* [SOURCE DATA]
━━━━

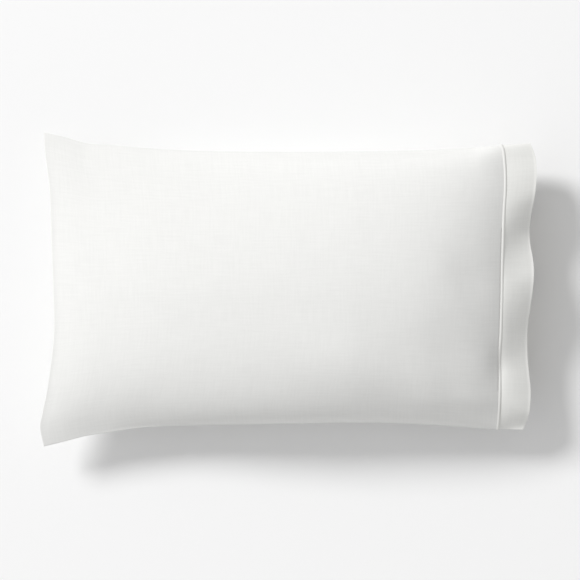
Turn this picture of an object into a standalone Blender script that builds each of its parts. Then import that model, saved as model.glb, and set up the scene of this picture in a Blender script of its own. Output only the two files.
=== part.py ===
"""A filled bed pillowcase lying on its back, in metres, with +Z up.

+X runs from the closed end to the open hem and +Y runs across. The origin is on the
surface that the case rests on, under the middle of its box. The case has three pieces:
the body, which is one filled solid, the hem band that stands open past the filling, and
the raised tuck where the band is set on to the body.
"""

from collections import namedtuple
from math import cos, exp, pi, radians, sin

import bmesh
import bpy

# ---------------------------------------------------------------- driving sizes
UPPER, UNDER = 1, -1  # the two panels

# How far a panel stands off the side seams on its middle line. It swells within a share of
# the body's length from the closed end, and falls to its height at the tuck past another.
Swell = namedtuple("Swell", "most at_tuck rounding fullness roundness fall_start fall_power")
SWELLS = {
    UPPER: Swell(0.088, 0.041, 0.68, 1.56, 1.0, 0.68, 3.4),
    UNDER: Swell(0.096, 0.062, 0.45, 2.6, 0.6, 0.35, 3.0),  # before the surface flattens it
}
HEM_RISES = {UPPER: 0.007, UNDER: 0.082}  # the same at the free edge of the hem
WAVE_SHARES = {UPPER: 1.0, UNDER: 0.6}  # how much of the hem's waves each panel takes up
HEM_WAVE_SLANT = 0.004  # how far those waves slant across the hem
END_RISE = 0.033  # the closed end's seam stands this much higher in its middle
END_RISE_REACH = 0.66  # share of the length over which that fades out
CORNER_REACH = 0.21  # distance from the closed end over which its flatter corners do
REST_SOFTNESS = 0.006  # height over which the underside turns into its flat resting face

CLOTH_WALL = 0.002  # the hem band's doubled cloth
TUCK_RADIUS = 0.0016
GAP = 0.0003  # left between pieces that touch
HEM_GAP = 0.0011  # from the tuck to the hem, whose wall leans back under its outer face
SEAM_JOIN = 1e-6  # panel edges this close are one seam
FILLING_REACH = 0.014  # how far the rounded end of the filling shows past the tuck
FILLING_INSET = 0.0045  # step down from the body's cloth to that end
FILLING_SHOULDER = 0.03  # share of its width that the end loses at its step
FILLING_NOSE = 0.07  # and at its nose
FILLING_BLUNTNESS = 2.0

# How an upright cut through the case bulges between its side seams. Its top or bottom line
# lies off the middle by the shift, and each half has its own curve. A half's corner tells
# how much flatter it gets at the closed end.
Half = namedtuple("Half", "fullness roundness corner")
Section = namedtuple("Section", "shift near far")
END_SECTION = Section(0.20, Half(1.92, 1.0, 0), Half(1.92, 1.0, 0))
MIDDLE_SECTIONS = {
    UPPER: Section(0.07, Half(4.0, 0.44, 2.36), Half(1.5, 0.7, 0)),
    UNDER: Section(0, Half(2.3, 0.62, 0), Half(2.3, 0.62, 0)),
}
TUCK_SECTIONS = {
    UPPER: Section(0.07, Half(1.7, 0.61, 0), Half(1.74, 0.43, 0)),
    UNDER: Section(0, Half(3.4, 0.8, 0), Half(9.0, 0.46, 0)),
}
HEM_SECTIONS = {
    UPPER: Section(0.07, Half(7.0, 1.49, 0), Half(3.37, 0.5, 0)),
    UNDER: Section(0, Half(5.0, 1.0, 0), Half(5.0, 0.66, 0)),
}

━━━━

* [GIVEN INSTRUCTION]
From the first line above through the line that contains "UPPER, UNDER = 1, -1", quote each line exactly. Output nothing more.

* [WRITTEN SOLUTION]
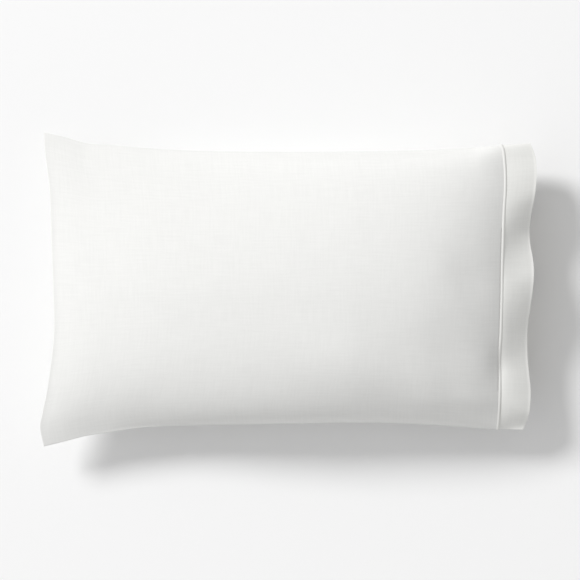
Turn this picture of an object into a standalone Blender script that builds each of its parts. Then import that model, saved as model.glb, and set up the scene of this picture in a Blender script of its own. Output only the two files.
=== part.py ===
"""A filled bed pillowcase lying on its back, in metres, with +Z up.

+X runs from the closed end to the open hem and +Y runs across. The origin is on the
surface that the case rests on, under the middle of its box. The case has three pieces:
the body, which is one filled solid, the hem band that stands open past the filling, and
the raised tuck where the band is set on to the body.
"""

from collections import namedtuple
from math import cos, exp, pi, radians, sin

import bmesh
import bpy

# ---------------------------------------------------------------- driving sizes
UPPER, UNDER = 1, -1  # the two panels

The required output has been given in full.